I found a solution to my problem. As described in this post Boost Spirit QI grammar slow for parsing delimited strings the performance bottleneck is the string handling of Spirit qi. All other data types seem to be quite fast.

I avoid this problem through doing the handling of the data on my own instead of using the Spirit qi handling.

My solution uses a helper class which offers functions for every field of the csv file. The functions store the values into a struct. Strings are stored in a char[]s. Hits the parser a newline character it calls a function which adds the struct to the result vector. The Boost parser calls this functions instead of storing the values into a vector on its own.

Here is my code for the region.tbl file of the TCPH Benchmark:

struct region{
    int r_regionkey;
    char r_name[25];
    char r_comment[152];
};

class regionStorage{
public:
regionStorage(vector<region>* regions) :regions(regions), pos(0) {}
void storer_regionkey(int const&i){
    currentregion.r_regionkey = i;
}

void storer_name(char const&i){
    currentregion.r_name[pos] = i;
    pos++;
}

void storer_comment(char const&i){
    currentregion.r_comment[pos] = i;
    pos++;
}

void resetPos() {
    pos = 0;
}

void endOfLine() {
    pos = 0;
    regions->push_back(currentregion);
}

private:
vector<region>* regions;
region currentregion;
int pos;
};


void parseRegion(){

    vector<region> regions;
    regionStorage regionstorageObject(&regions);
    phrase_parse(dataPointer, /*< start iterator >*/    
     state->dataEndPointer, /*< end iterator >*/
     (*(lexeme[
     +(int_[boost::bind(&regionStorage::storer_regionkey, &regionstorageObject, _1)] - '|') >> '|' >>
     +(char_[boost::bind(&regionStorage::storer_name, &regionstorageObject, _1)] - '|') >> char_('|')[boost::bind(&regionStorage::resetPos, &regionstorageObject)] >>
     +(char_[boost::bind(&regionStorage::storer_comment, &regionstorageObject, _1)] - '|') >> char_('|')[boost::bind(&regionStorage::endOfLine, &regionstorageObject)]
    ])), space);

   cout << regions.size() << endl;
}

It is not a pretty solution but it works and it is much faster. ( 2.2 secs for 1 GB TCPH data, multithreaded)

Answer 3

The problem mainly comes from appending individual char elements to std::string container. According to your grammar, for each std::string attribute the allocation starts when a char is met and stops when you find a | separator. So, at first there are sizeof(char)+1 reserved bytes (null-terminated "\0"). The compiler will have to run the allocator of std::string depending on the allocators doubling algorithm! That means the memory has to be re-allocated very frequently for small strings. This means your string is copied to a memory allocation double it's size and the previous allocation is freed, at intervals of 1,2,4,6,12,24... characters. No wonder it was slow, this causes huge problems with the frequent malloc calls; more heap fragmentation, a bigger linked list of free memory blocks, variable (small) sizes of those memory blocks which at it's turn causes issues with longer scanning of memory for the application's allocations during it's entire lifetime. tldr; the data becomes fragmented and widely dispersed in the memory.

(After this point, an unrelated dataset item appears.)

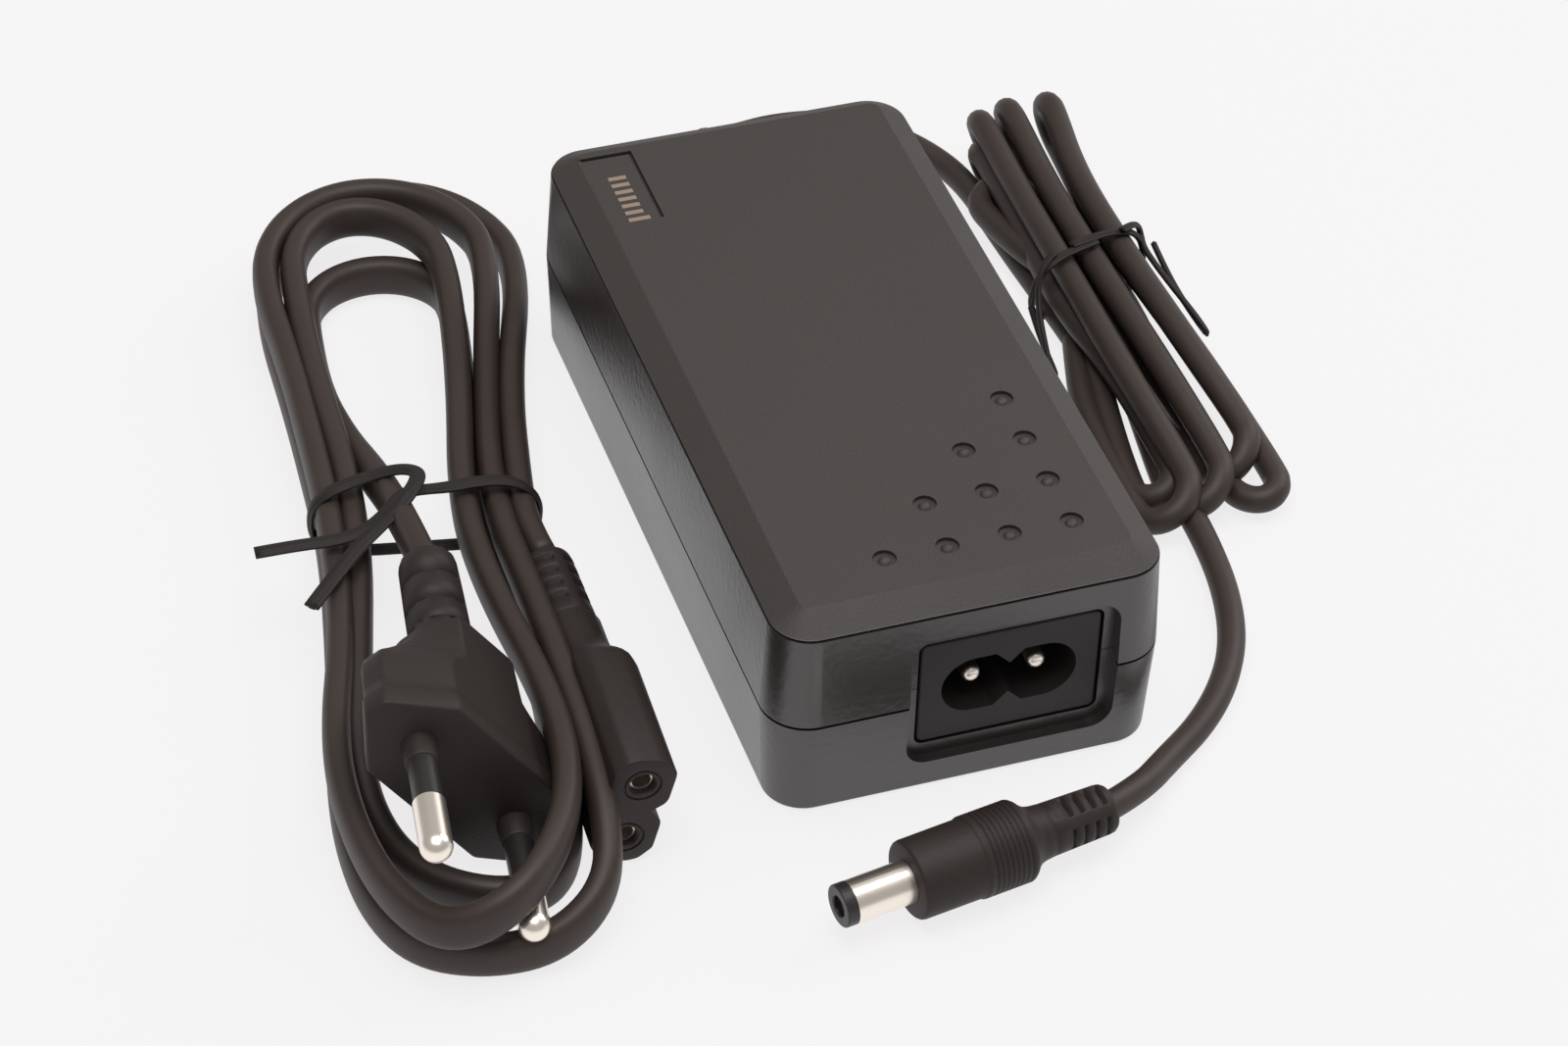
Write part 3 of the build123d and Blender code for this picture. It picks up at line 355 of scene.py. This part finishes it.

Proof? The following code is called by the char_parser each time a valid character is met in your Iterator. From Boost 1.54

/boost/spirit/home/qi/char/char_parser.hpp

if (first != last && this->derived().test(*first, context))
{
    spirit::traits::assign_to(*first, attr_);
    ++first;
    return true;
}
return false;

/boost/spirit/home/qi/detail/assign_to.hpp

// T is not a container and not a string
template <typename T_>
static void call(T_ const& val, Attribute& attr, mpl::false_, mpl::false_)
{
    traits::push_back(attr, val);
}

/boost/spirit/home/support/container.hpp

template <typename Container, typename T, typename Enable/* = void*/>
struct push_back_container
{
    static bool call(Container& c, T const& val)
    {
        c.insert(c.end(), val);
        return true;
    }
};

The correction follow-up code you posted (changing your struct to char Name[Size]) is basically the same as adding a string Name.reserve(Size) statement directive. However, there's no directive for this at the moment.

The Solution:

/boost/spirit/home/support/container.hpp

template <typename Container, typename T, typename Enable/* = void*/>
struct push_back_container
{
    static bool call(Container& c, T const& val, size_t initial_size = 8)
    {
        if (c.capacity() < initial_size)
            c.reserve(initial_size);
        c.insert(c.end(), val);
        return true;
    }
};

/boost/spirit/home/qi/char/char_parser.hpp

if (first != last && this->derived().test(*first, context))
{
    spirit::traits::assign_to(*first, attr_);
    ++first;
    return true;
}
if (traits::is_container<Attribute>::value == true)
    attr_.shrink_to_fit();
return false;

I haven't tested it but I assume it can speed up char parsers over string attributes by over 10x like you saw. It would be a great optimization feature in a Boost Spirit update, including a reserve(initial_size)[ +( char_ - lit("|") ) ] directive that sets the initial buffer size.